- Supplied information
━━━━━━━━━━━━━━━━━━━━

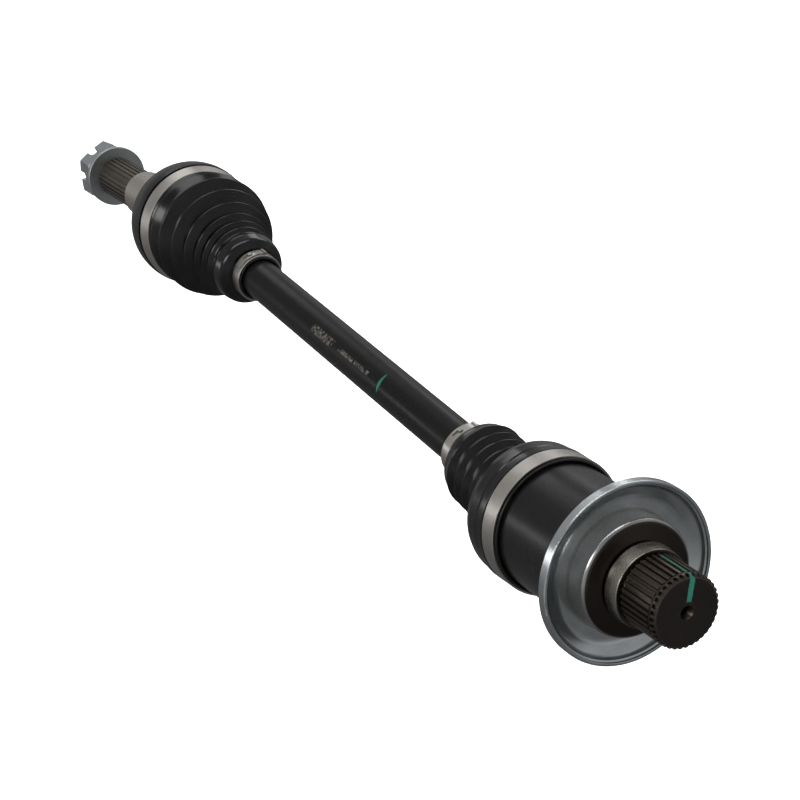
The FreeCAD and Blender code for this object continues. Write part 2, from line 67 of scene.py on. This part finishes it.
# ---------------------------------------------------------------- material graphs
class Graph:
    """One material's node graph, with short calls for the nodes used here."""

    def __init__(self, name):
        self.material = bpy.data.materials.new(name)
        self.material.use_nodes = True
        self.nodes = self.material.node_tree.nodes
        self.links = self.material.node_tree.links
        self.shader = self.nodes["Principled BSDF"]
        self.place = self.nodes.new("ShaderNodeTexCoord").outputs["Object"]

    def put(self, value, socket):
        """Link a socket, or set a colour or a number."""
        if isinstance(value, bpy.types.NodeSocket):
            self.links.new(value, socket)
        elif isinstance(value, (tuple, list)) and len(socket.default_value) == 4:
            socket.default_value = (*value, 1.0) if len(value) == 3 else value
        else:
            socket.default_value = value

    def math(self, operation, *values):
        node = self.nodes.new("ShaderNodeMath")
        node.operation = operation
        for value, socket in zip(values, node.inputs):
            self.put(value, socket)
        return node.outputs[0]

    def vector(self, operation, *values):
        node = self.nodes.new("ShaderNodeVectorMath")
        node.operation = operation
        for value, socket in zip(values, node.inputs):
            self.put(value, socket)
        return node.outputs["Value"] if operation == "DOT_PRODUCT" else node.outputs[0]

    def combine(self, *values):
        node = self.nodes.new("ShaderNodeCombineXYZ")
        for value, socket in zip(values, node.inputs):
            self.put(value, socket)
        return node.outputs[0]

    def noise(self, place, scale, detail=3.0, roughness=0.55):
        node = self.nodes.new("ShaderNodeTexNoise")
        self.put(place, node.inputs["Vector"])
        node.inputs["Scale"].default_value = scale
        node.inputs["Detail"].default_value = detail
        node.inputs["Roughness"].default_value = roughness
        return node.outputs[0]

    def remap(self, value, low, high, out_low, out_high, smooth=False):
        node = self.nodes.new("ShaderNodeMapRange")
        node.interpolation_type = "SMOOTHSTEP" if smooth else "LINEAR"
        for entry, socket in zip((value, low, high, out_low, out_high), node.inputs):
            self.put(entry, socket)
        return node.outputs[0]

    def step(self, value, at, soft):
        """0 before the place, 1 after it."""
        return self.remap(value, at - soft, at + soft, 0.0, 1.0, True)

    def between(self, value, low, high, soft):
        """1 between the two places, 0 elsewhere."""
        after_low = self.step(value, low, soft)
        before_high = self.remap(value, high - soft, high + soft, 1.0, 0.0, True)
        return self.math("MULTIPLY", after_low, before_high)

    def mix(self, share, low, high):
        """Colour between low and high."""
        node = self.nodes.new("ShaderNodeMix")
        node.data_type = "RGBA"
        self.put(share, node.inputs["Factor"])
        self.put(low, node.inputs[6])
        self.put(high, node.inputs[7])
        return node.outputs[2]

    def blend(self, share, low, high):
        """Number between low and high."""
        node = self.nodes.new("ShaderNodeMix")
        node.data_type = "FLOAT"
        self.put(share, node.inputs["Factor"])
        self.put(low, node.inputs[2])
        self.put(high, node.inputs[3])
        return node.outputs[0]

    def bump(self, height, strength, distance, before=None):
        node = self.nodes.new("ShaderNodeBump")
        node.inputs["Strength"].default_value = strength
        node.inputs["Distance"].default_value = distance
        self.put(height, node.inputs["Height"])
        if before is not None:
            self.put(before, node.inputs["Normal"])
        return node.outputs[0]

    def turned(self, centre, axis):
        """Millimetres along the axis and from it, and the angle from the top in degrees."""
        up = axis.cross(SIDE)
        moved = self.vector("SUBTRACT", self.place, tuple(centre))
        scaled = self.vector("MULTIPLY", moved, (PER_METRE, PER_METRE, PER_METRE))
        along = self.vector("DOT_PRODUCT", scaled, tuple(axis))
        side = self.vector("DOT_PRODUCT", scaled, tuple(SIDE))
        height = self.vector("DOT_PRODUCT", scaled, tuple(up))
        side_square = self.math("MULTIPLY", side, side)
        height_square = self.math("MULTIPLY", height, height)
        radius = self.math("SQRT", self.math("ADD", side_square, height_square))
        angle = self.math("MULTIPLY", self.math("ARCTAN2", side, height), 180.0 / math.pi)
        return along, radius, angle

    def lathe(self, along, radius, angle, stretch=0.02):
        """Texture place whose grain runs round the axis."""
        return self.combine(along, radius, self.math("MULTIPLY", angle, stretch))

    def finish(self, color, roughness, normal=None, metallic=None, gloss=0.5):
        self.shader.inputs["Specular IOR Level"].default_value = gloss
        self.put(color, self.shader.inputs["Base Color"])
        self.put(roughness, self.shader.inputs["Roughness"])
        if normal is not None:
            self.put(normal, self.shader.inputs["Normal"])
        if metallic is not None:
            self.put(metallic, self.shader.inputs["Metallic"])
        return self.material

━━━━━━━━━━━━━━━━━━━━

- Exercise goal
Pick out the lines that have the word "from". Copy them all.

- Solution to the problem
The FreeCAD and Blender code for this object continues. Write part 2, from line 67 of scene.py on. This part finishes it.
        """Millimetres along the axis and from it, and the angle from the top in degrees."""